Entretanto, como dissemos, nem sempre há falhas na distribuição. Muitas vezes os livros chegam às mãos de professores e alunos, mas acabam sendo subutilizados ou simplesmente descartados nas práticas cotidianas de ensino. Em casos assim, a nossa experiência nas oficinas formativas revelou a existência de duas questões a serem observadas.
A primeira se refere ao processo de escolha das obras. Apesar de a Resolução nº 51 de 16 de setembro de 2009, que dispõe sobre o Programa Nacional do Livro Didático para a Educação de Jovens e Adultos (PNLD-EJA), especificar que os educadores devem “participar do processo de escolha dos títulos organizado pela sua entidade parceira, escola federal ou rede de ensino”, não é exatamente isso o que se vê na prática. Nas oficinas formativas era muito comum professores e professoras se queixarem de não terem sido convidados a participar dessa seleção das obras. Ficava claro, nesses casos, que a resistência ao material didático advinha em grande medida da ausência de um processo de escolha efetivamente democrático.
Outra razão para a não adoção do livro está relacionada à formação dos professores de EJA. Segundo Roberto Catelli Jr., coordenador da Unidade de EJA da Ação Educativa, há “um descompasso entre editais, avaliação, professor e escola real. Quer dizer, o que os editais hoje solicitam não é o que os professores ou as escolas consideram adequado ensinar. Alguns livros do PNLD ficam com o estigma de que são difíceis demais, de que são grandes, que são complexos”.

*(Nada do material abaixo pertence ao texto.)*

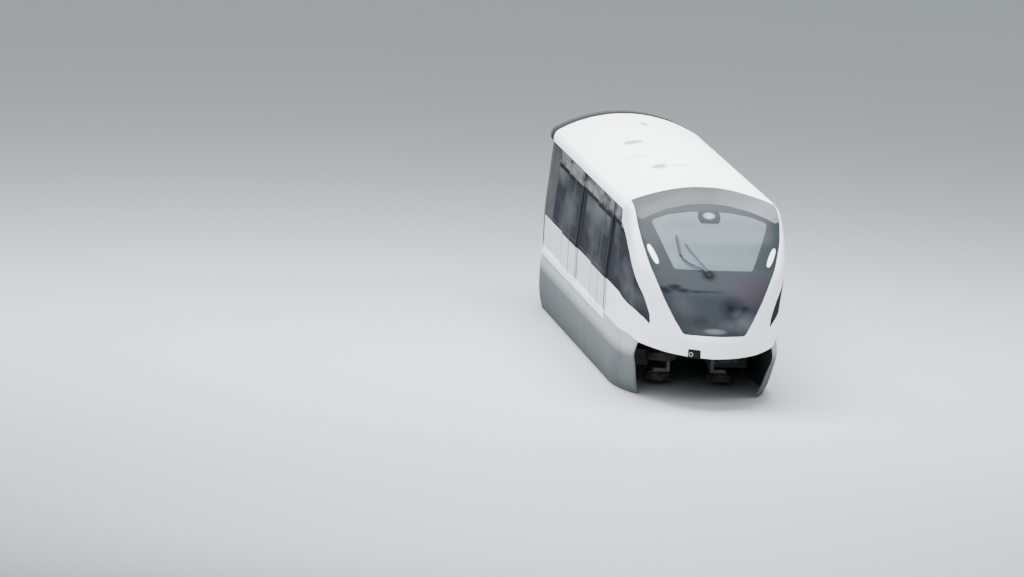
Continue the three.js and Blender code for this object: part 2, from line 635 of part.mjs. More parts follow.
function coupler(rootY, tipY) {
  const way = Math.sign(tipY - rootY);
  const bracketY = ordered(rootY, rootY + way * BRACKET_SIZE[1]);
  const bracket = box([-BRACKET_SIZE[0] / 2, BRACKET_SIZE[0] / 2], bracketY,
    [BRACKET_BOTTOM_Z, WALL_BOTTOM_Z - SEAT_GAP]);
  const barEnd = tipY - way * (HEAD_LENGTH - LAP);
  const bar = cylinder(COUPLER_RADIUS, Math.abs(barEnd - rootY), 'y', [0, (rootY + barEnd) / 2, COUPLER_Z]);
  const head = box([-HEAD_HALF[0], HEAD_HALF[0]], ordered(tipY - way * HEAD_LENGTH, tipY),
    [COUPLER_Z - HEAD_HALF[1], COUPLER_Z + HEAD_HALF[1]]);
  return joined([bracket, bar, head]);
}
const FRONT_COUPLER_Y = [-6300, -7330];
const REAR_DRAWBAR_Y = [BODY_END_Y - 280, CAR_END_Y];
addPiece('front_coupler', coupler(...FRONT_COUPLER_Y), FRAME_STEEL);
addPiece('rear_drawbar', coupler(...REAR_DRAWBAR_Y), FRAME_STEEL);

// Equipment cases that hang beside the beam between the bogies
const CASE_X = [600, 1390];
const CASE_Y = [-3000, 3000];
const CASE_Z = [-800, WALL_BOTTOM_Z - SEAT_GAP];
const CASE_RIB_PITCH = 900;
const CASE_GROOVE = 40;           // width and depth of the grooves across its underside
let equipmentCase = box(CASE_X, CASE_Y, CASE_Z);
for (let y = CASE_Y[0] + CASE_RIB_PITCH / 2; y < CASE_Y[1]; y += CASE_RIB_PITCH) {
  const groove = box([CASE_X[0] - LAP, CASE_X[1] + LAP], [y, y + CASE_GROOVE],
    [CASE_Z[0] - LAP, CASE_Z[0] + CASE_GROOVE]);
  equipmentCase = equipmentCase.subtract(groove);
}
addPiece('equipment_case_left', equipmentCase, CASE_PAINT);
addPiece('equipment_case_right', flipped(equipmentCase), CASE_PAINT);

// Benches along the walls between the doorways
const BENCH_Y = [-1200, 700];
const benchOutline = [
  [1100, FLOOR_Z + SEAT_GAP], [1440, FLOOR_Z + SEAT_GAP], [1440, 1380], [1395, 1390], [1365, 960],
  [1040, 930], [1030, 860], [1100, 850],
];
const bench = prismY(benchOutline, BENCH_Y[0], BENCH_Y[1]);
addPiece('bench_left', bench, SEAT_SHELL);
addPiece('bench_right', flipped(bench), SEAT_SHELL);

// Grab rails: posts at the bench ends, joined overhead
const POST_RADIUS = 18;
const POST_SIDES = 10;
const POST_X = 1000;
const POST_Y = [BENCH_Y[0] - 60, BENCH_Y[1] + 60];
const FOOT_RADIUS = 45;
const FOOT_THICK = 12;
const RAIL_Z = 2380;
const POST_FOOT_Z = FLOOR_Z + SEAT_GAP;
const rails = [];
for (const x of [-POST_X, POST_X]) {
  for (const y of POST_Y) {
    const postMiddle = [x, y, (RAIL_Z + POST_FOOT_Z) / 2];
    rails.push(cylinder(POST_RADIUS, RAIL_Z - POST_FOOT_Z, 'z', postMiddle, POST_SIDES));
    rails.push(cylinder(FOOT_RADIUS, FOOT_THICK, 'z', [x, y, POST_FOOT_Z + FOOT_THICK / 2], POST_SIDES));
  }
  const middleY = (POST_Y[0] + POST_Y[1]) / 2;
  rails.push(cylinder(POST_RADIUS - 1, POST_Y[1] - POST_Y[0], 'y', [x, middleY, RAIL_Z - 2], POST_SIDES));
}
for (const y of POST_Y) {
  rails.push(cylinder(POST_RADIUS - 2, 2 * POST_X, 'x', [0, y, RAIL_Z - 1], POST_SIDES));
}
addPiece('grab_rails', joined(rails), RAIL_STEEL);

// Console behind the windscreen
const consoleOutline = [
  [-6560, FLOOR_Z + SEAT_GAP], [-5850, FLOOR_Z + SEAT_GAP], [-5850, 1230], [-5980, 1330], [-6440, 1400],
  [-6560, 1280],
];
const CONSOLE_HALF = 640;
addPiece('front_console', prismX(consoleOutline, -CONSOLE_HALF, CONSOLE_HALF), CASE_PAINT);

// Running gear
const LOAD_RADIUS = 500;
const LOAD_TYRE_WIDTH = 250;
const LOAD_TYRE_X = 165;
const GUIDE_RADIUS = 310;
const GUIDE_WIDTH = 180;
const GUIDE_Z = -270;
const GUIDE_SPREAD = 640;         // guide wheels stand this far before and behind the load axle
const STABLE_RADIUS = 270;        // stabilising wheels, low on the beam's sides
const STABLE_WIDTH = 160;
const STABLE_Z = -780;
const PIN_RADIUS = 55;
const PIN_PLAY = 0.6;
const AXLE_RADIUS = 70;
const PLATE_X = [405, 465];       // side plates of a bogie frame, clear of the beam
const SPRING_PLACE = [590, 420];   // of each air spring, across and along from the bogie centre
const SPRING_RADIUS = 100;
const LOAD_SIDES = 26;
const PIN_SIDES = 12;
const BORE_SIDES = 20;

// Outlines of a wheel with its tyre, as (radius, place across) points from bore to bore
// places across are shares of the half width, radii are shares of the rim's radius
const WEB_SHARE = 0.6;
const RIM_FACE_SHARE = 0.9;
const TREAD_SHOULDER = 0.2;

function solidWheelProfile(radius, width, bore) {
  const half = width / 2;
  const tread = half - TREAD_SHOULDER * width;
  const rim = 0.66 * radius;
  return [
    [bore, -WEB_SHARE * half], [0.55 * rim, -WEB_SHARE * half], [rim, -RIM_FACE_SHARE * half],
    [radius, -tread], [radius, tread],
    [rim, RIM_FACE_SHARE * half], [0.55 * rim, WEB_SHARE * half], [bore, WEB_SHARE * half],
    [bore, -WEB_SHARE * half],
  ];
}

function dishedWheelProfile(radius, width, bore) {
  const half = width / 2;
  const tread = half - TREAD_SHOULDER * width;
  const rim = 0.62 * radius;
  const dish = 0.25 * half;
  return [
    [bore, -WEB_SHARE * half], [0.5 * rim, -WEB_SHARE * half], [rim, -dish], [rim, -RIM_FACE_SHARE * half],
    [radius, -tread], [radius, tread],
    [rim, RIM_FACE_SHARE * half], [rim, dish], [0.5 * rim, WEB_SHARE * half], [bore, WEB_SHARE * half],
    [bore, -WEB_SHARE * half],
  ];
}

const AXLE_SEAT = 10;             // how far the axle is sunk into the wheels
const AXLE_HALF = PLATE_X[1] - 5;

function loadWheels(y) {
  const profile = dishedWheelProfile(LOAD_RADIUS, LOAD_TYRE_WIDTH, AXLE_RADIUS - AXLE_SEAT);
  const wheels = [-LOAD_TYRE_X, LOAD_TYRE_X]
    .map((x) => turned(profile, 'x', [x, y, LOAD_RADIUS], LOAD_SIDES));
  const axle = cylinder(AXLE_RADIUS, 2 * AXLE_HALF, 'x', [0, y, LOAD_RADIUS], PIN_SIDES);
  return joined([...wheels, axle]);
}

// Vertical pin that carries one small wheel from above, with its arm and its retaining disc
const ARM_THICK = 62;
const ARM_REACH = 95;             // of an arm's end past its pin's centre
const ARM_CLEAR = 14;             // between an arm and the wheel's widest part
const DISC_RADIUS = 87;
const DISC_THICK = 14;
const DISC_CLEAR = 6;
const WEB_HALF_SHARE = 0.31;      // half the thickness of a wheel's web, as a share of its width

function hangingPin(x, y, z, width, armRootX, armHalf) {
  const armZ = z + width / 2 + ARM_CLEAR;
  const armX = ordered(armRootX, x + Math.sign(x) * ARM_REACH);
  const arm = box(armX, [y - armHalf, y + armHalf], [armZ, armZ + ARM_THICK]);
  const low = z - width * WEB_HALF_SHARE - DISC_CLEAR;
  const top = armZ + LAP;
  const pin = cylinder(PIN_RADIUS, top - low, 'z', [x, y, (top + low) / 2], PIN_SIDES);
  const disc = cylinder(DISC_RADIUS, DISC_THICK, 'z', [x, y, low - DISC_THICK / 2], PIN_SIDES);
  return joined([arm, pin, disc]);
}

// Bogie frame: side plates beside the beam, cross beams at both ends, spring carriers and wheel pins
// columns: half length along the car, lower and upper edge Z
const PLATE_PARTS = [
  [780, -150, 420],
  [330, 400, 690],
  [190, -660, -140],
];
const CROSS_BEAM_PLACE = 690;
const CROSS_BEAM_HALF = 60;
const CROSS_BEAM_Z = [110, 330];
const CARRIER_Z = [330, 410];
const GUIDE_ARM_HALF = 110;
const STABLE_ARM_HALF = 120;

function bogieFrame(y) {
  const pieces = [];
  for (const side of [-1, 1]) {
    const root = side * PLATE_X[0];
    for (const [half, z0, z1] of PLATE_PARTS) {
      pieces.push(box(ordered(root, side * PLATE_X[1]), [y - half, y + half], [z0, z1]));
    }
    for (const end of [-1, 1]) {
      const wheelX = side * (BEAM_HALF + GUIDE_RADIUS);
      pieces.push(hangingPin(wheelX, y + end * GUIDE_SPREAD, GUIDE_Z, GUIDE_WIDTH, root, GUIDE_ARM_HALF));
      const springY = y + end * SPRING_PLACE[1];
      const carrierEnd = side * (SPRING_PLACE[0] + SPRING_RADIUS);
      const carrierY = [springY - SPRING_RADIUS, springY + SPRING_RADIUS];
      pieces.push(box(ordered(root, carrierEnd), carrierY, CARRIER_Z));
      const springTop = HOUSING_SHELF_Z - SEAT_GAP;
      const springFoot = CARRIER_Z[1] - LAP;
      pieces.push(cylinder(SPRING_RADIUS, springTop - springFoot, 'z',
        [side * SPRING_PLACE[0], springY, (springTop + springFoot) / 2], PIN_SIDES));
    }
    const stableX = side * (BEAM_HALF + STABLE_RADIUS);
    pieces.push(hangingPin(stableX, y, STABLE_Z, STABLE_WIDTH, root, STABLE_ARM_HALF));
  }
  for (const end of [-1, 1]) {
    const middle = y + end * CROSS_BEAM_PLACE;
    const beamY = [middle - CROSS_BEAM_HALF, middle + CROSS_BEAM_HALF];
    pieces.push(box([-PLATE_X[0] - LAP, PLATE_X[0] + LAP], beamY, CROSS_BEAM_Z));
  }
  const bore = cylinder(boreRadius(AXLE_RADIUS), FAR, 'x', [0, y, LOAD_RADIUS], BORE_SIDES);
  return joined(pieces).subtract(bore);
}

// Corner radius of a many-sided bore whose flats clear a pin of the given radius
function boreRadius(pinRadius) {
  return (pinRadius + PIN_PLAY) / Math.cos(Math.PI / BORE_SIDES);
}

function smallWheel(radius, width, x, y, z) {
  return turned(solidWheelProfile(radius, width, boreRadius(PIN_RADIUS)), 'z', [x, y, z], BORE_SIDES);
}

// columns: name of the bogie, which end of the car it is at
const BOGIES = [['front', -1], ['rear', 1]];
const SIDES = [['left', 1], ['right', -1]];
for (const [bogie, end] of BOGIES) {
  const y = end * BOGIE_Y;
  addPiece(`bogie_frame_${bogie}`, bogieFrame(y), FRAME_STEEL);
  addPiece(`load_wheels_${bogie}`, loadWheels(y), TYRE_RUBBER);
  for (const [side, sign] of SIDES) {
    const guideX = sign * (BEAM_HALF + GUIDE_RADIUS);
    for (const [place, way] of [['fore', -1], ['aft', 1]]) {
      const wheel = smallWheel(GUIDE_RADIUS, GUIDE_WIDTH, guideX, y + way * GUIDE_SPREAD, GUIDE_Z);
      addPiece(`guide_wheel_${bogie}_${place}_${side}`, wheel, TYRE_RUBBER);
    }
    const wheel = smallWheel(STABLE_RADIUS, STABLE_WIDTH, sign * (BEAM_HALF + STABLE_RADIUS), y, STABLE_Z);
    addPiece(`stabiliser_wheel_${bogie}_${side}`, wheel, TYRE_RUBBER);
  }
}

export default car;
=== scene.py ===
# Straddle monorail end car: the finish and fine surface of every piece, built round its construction model.
import math

import bpy
from mathutils import Matrix, Vector


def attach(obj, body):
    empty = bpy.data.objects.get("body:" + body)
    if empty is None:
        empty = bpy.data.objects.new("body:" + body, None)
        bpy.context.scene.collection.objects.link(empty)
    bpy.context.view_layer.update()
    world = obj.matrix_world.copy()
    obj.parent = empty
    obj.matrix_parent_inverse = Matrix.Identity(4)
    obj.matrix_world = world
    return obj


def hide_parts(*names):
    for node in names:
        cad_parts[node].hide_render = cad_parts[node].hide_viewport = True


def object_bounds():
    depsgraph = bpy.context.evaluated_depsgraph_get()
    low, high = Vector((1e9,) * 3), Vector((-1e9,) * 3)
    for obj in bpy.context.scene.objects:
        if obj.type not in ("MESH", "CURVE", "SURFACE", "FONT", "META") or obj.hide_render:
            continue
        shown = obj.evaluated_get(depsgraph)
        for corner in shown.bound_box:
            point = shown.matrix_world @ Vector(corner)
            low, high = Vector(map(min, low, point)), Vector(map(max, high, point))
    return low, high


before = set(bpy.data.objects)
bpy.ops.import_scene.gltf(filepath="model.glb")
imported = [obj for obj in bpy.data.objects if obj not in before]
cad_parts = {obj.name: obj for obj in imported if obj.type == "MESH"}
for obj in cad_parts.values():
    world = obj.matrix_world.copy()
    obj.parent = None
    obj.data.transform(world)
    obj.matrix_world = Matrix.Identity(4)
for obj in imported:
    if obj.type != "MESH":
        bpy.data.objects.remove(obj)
CAD_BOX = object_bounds()

# Camera
# A long lens looks down on the nose from a footbridge, a little from the car's right side.
# Its place follows from the pixel where a point on the centreline shows and from the scale there.
PHOTO_WIDTH = 1024
PHOTO_HEIGHT = 577
SENSOR_WIDTH = 36.0
VIEW_YAW = math.radians(8.17)
VIEW_PITCH = math.radians(-8.27)
VIEW_ROLL = math.radians(3.15)
VIEW_DISTANCE = 200.0
PIXELS_PER_METRE = 51.0
AIM_POINT = Vector((0.0, -3.0, 1.06))
AIM_PIXEL = (682.6, 272.25)

focal_pixels = PIXELS_PER_METRE * VIEW_DISTANCE
forward = Vector((
    math.sin(VIEW_YAW) * math.cos(VIEW_PITCH),
    math.cos(VIEW_YAW) * math.cos(VIEW_PITCH),
    math.sin(VIEW_PITCH),
))
level_right = forward.cross(Vector((0, 0, 1))).normalized()
level_up = level_right.cross(forward)
camera_right = math.cos(VIEW_ROLL) * level_right + math.sin(VIEW_ROLL) * level_up
camera_up = math.cos(VIEW_ROLL) * level_up - math.sin(VIEW_ROLL) * level_right
aim_across = (AIM_PIXEL[0] - PHOTO_WIDTH / 2) / focal_pixels
aim_up = (PHOTO_HEIGHT / 2 - AIM_PIXEL[1]) / focal_pixels
camera_place = AIM_POINT - VIEW_DISTANCE * (forward + aim_across * camera_right + aim_up * camera_up)


def added(operator, **settings):
    """Runs an operator that adds an object, and returns that object."""
    bpy.ops.object.select_all(action="DESELECT")
    operator(**settings)
    return bpy.context.object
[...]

Não cabe aqui, porém, simplesmente responsabilizar os professores, apontá-los como os maiores responsáveis pela não efetivação de uma proposta pedagógica inovadora para EJA.  Talvez coubesse perguntar: qual é a verdadeira relevância de uma política nacional de distribuição de livros didáticos? Se ela é relevante, de que outras políticas ela dependeria para se tornar efetiva? Viabilizar o acesso a uma boa obra didática é em si uma medida suficiente para assegurar a qualidade da educação?
Pelo que pudemos observar nas oficinas formativas, apenas uma política de distribuição de livros didáticos, por mais interessante que seja a proposta trazida por esses livros, não é suficiente para mudar a configuração histórica da EJA no País. Por isso, gostaríamos de finalizar esta breve análise sobre a distribuição e adoção da coleção Viver, Aprender fazendo eco ao que diz a professora Maria Clara Di Pierro em seu artigo “Balanço e desafios das políticas públicas de educação de jovens e adultos no Brasil”:
“Uma viragem dessa ordem só pode ser realizada por e com educadores bem formados, que tenham acumulado experiências e conhecimentos sobre a aprendizagem das pessoas jovens e adultas. A formação de educadores para as especificidades da modalidade e sua profissionalização são pontos de convergência recorrentes no discurso acadêmico e político que, entretanto, constituem fonte permanente de tensões, pois pouco se avançou nesse terreno. Essa é uma lacuna a ser preenchida por políticas federais que induzam as instituições de ensino superior a realizar estudos e pesquisas, incluir a temática em seus currículos da formação inicial, promover a especialização e a formação continuada de docentes em serviço. Tais políticas terão maior chance de êxito se forem combinadas a estratégias de profissionalização que superem o voluntarismo reinante e reconheçam a natureza especializada do trabalho docente com jovens e adultos, favorecendo o recrutamento de professores com formação e experiência, e a constituição de um corpo estável de profissionais dedicados à modalidade.”